The next morning, just after sunrise, we set off on our journey to the great symbol of love, but not before spending the first 15 minutes swatting the resident mosquitoes in the car. With the score tied at five kills each, we soon reached a road currently under various states of construction, but that didn’t seem to deter our driver, Jumaan, from keeping his feet plastered to the accelerator and from overtaking every motorcycle, scooter, truck, lorry, tuk tuk and the odd wandering cow. Like a man possessed (or in dire need of a toilet), he set out to break the land speed record between Delhi and Agra. We considered fastening our seat belts, but the buckles were stashed below the cloth covering for the rear seats, and Jumaan wasn’t wearing his either. Twice, we heard the undercarriage scrape the uneven road surface, and we lost count of the number of near accidents we were almost involved in.

We reached a paved highway after about an hour of being flung around in the back seat. Jumaan continued streaking past the other motorists, pressing his horn with glee, when he suddenly jammed hard on his brakes to avoid a tuk tuk that had made an abrupt turn. I flew right into the back of his seat and my friend’s head smacked into the plastic air conditioning vents just below the car roof.

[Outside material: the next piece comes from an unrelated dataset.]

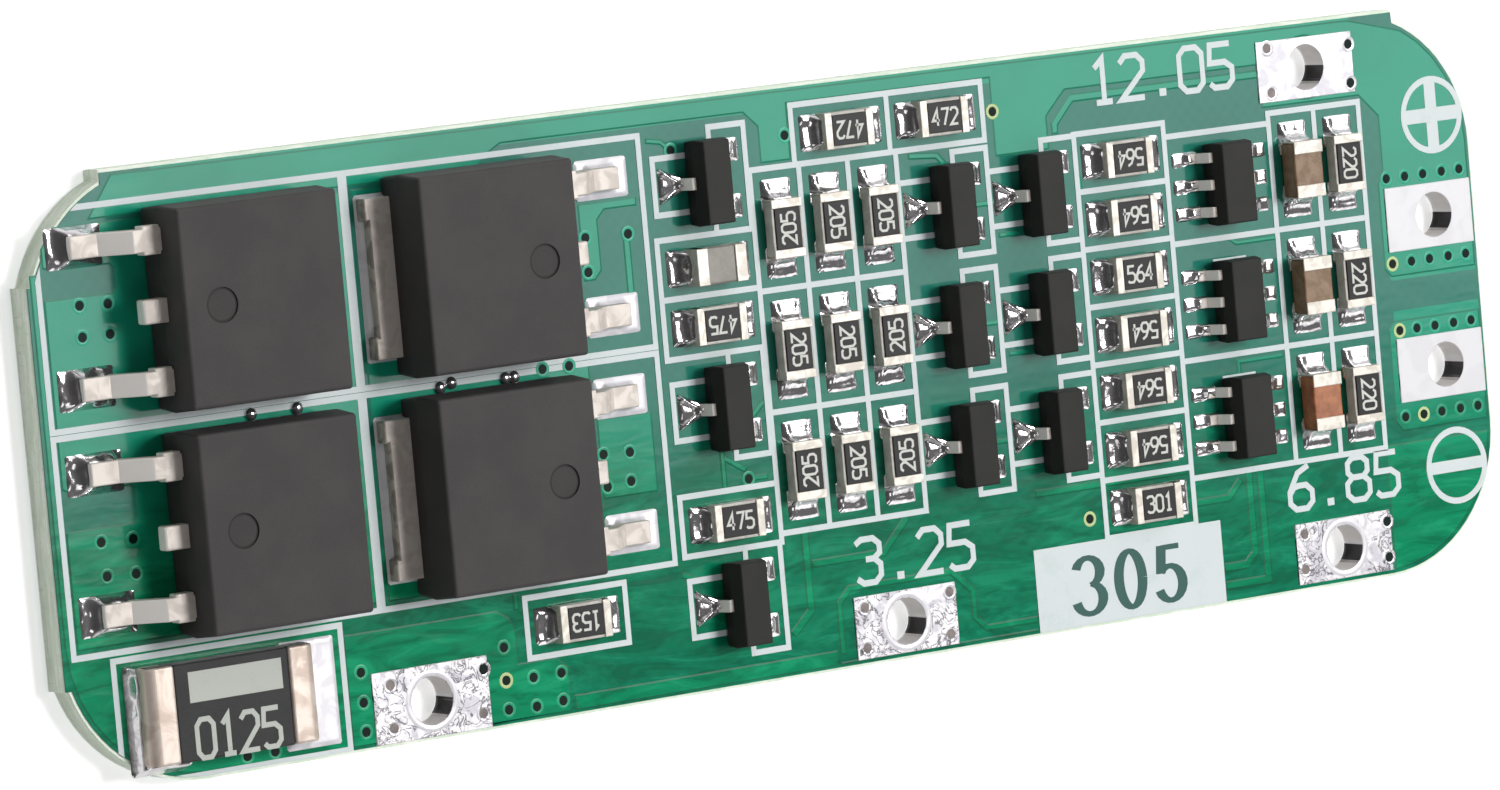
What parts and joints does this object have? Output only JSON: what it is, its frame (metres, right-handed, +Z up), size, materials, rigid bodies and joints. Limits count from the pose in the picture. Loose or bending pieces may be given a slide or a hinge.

“Jumaan! Seat belts! Now!”

After the near collision, Jumaan slowed down a little, but only marginally. We were close to the edge of the border between Haryana and Uttar Pradesh when I decided it was time to whip out my iPod and mini speakers. I selected the classic Queen anthem Bohemian Rhapsody, but I didn’t get to listen to the original version. Instead, it was an Indian remix — with a car horn every few seconds, the Bollywood ringtone of Jumaan’s cellphone and a chorus of Hindi narrative (Jumaan’s incessant chatting with his family and friends).

The track went something like this: “Bismillah! *horn* We will not let you go *horn horn* (Let him go!) Bismillah! *Hello?* We will not let you go *horn horn horn* *huh, huh, tee kay* (Let me go!) Will not let you go *horn horn* (Let me go!) Will not let you go (Let me go!) Ah no no no no no no no *huh, aachaa*…” Freddie Mercury was most certainly rolling in his grave!

When we finally reached the border, we stopped for about ten minutes as Jumaan left the car to get a permit for Uttar Pradesh. Touts were hard-selling their wares. Hostage monkeys on leashes clambered all over the parked cars, performing tricks while their owners demanded money for photos taken. Beggars were also knocking on the windows, some of them severely crippled. It was a distressing experience but there was no way we were going to open the window or get out of the car and risk being harassed. I was especially glad when Jumaan returned, and we left the border and continued our journey towards Agra. This was not my first brush with poverty, belligerent touts or animal handlers, nor was it my first time to India. I had come to India fully expecting to be lifted out of my comfort zone, but all these elements lumped together in a short few minutes was really quite overwhelming.

We continued towards Agra, past several crowded roadside markets, awed at the highway spectacle around us. Colourful saris fluttered in the wind. Tuk tuks designed for three passengers somehow managed to carry up to 15 people at a time — seated on both sides of the driver, behind his back, clinging on to the metal frame behind, and even sprawled across the roof of the vehicle with nothing to hang on to but each other. Brightly decorated freight trucks were grossly overloaded with cargo, their canvas sheets bulging at the sides, and motorbikes carried as many as four passengers, with everybody’s nether regions locked in an erotic embrace that would make a porn star blush.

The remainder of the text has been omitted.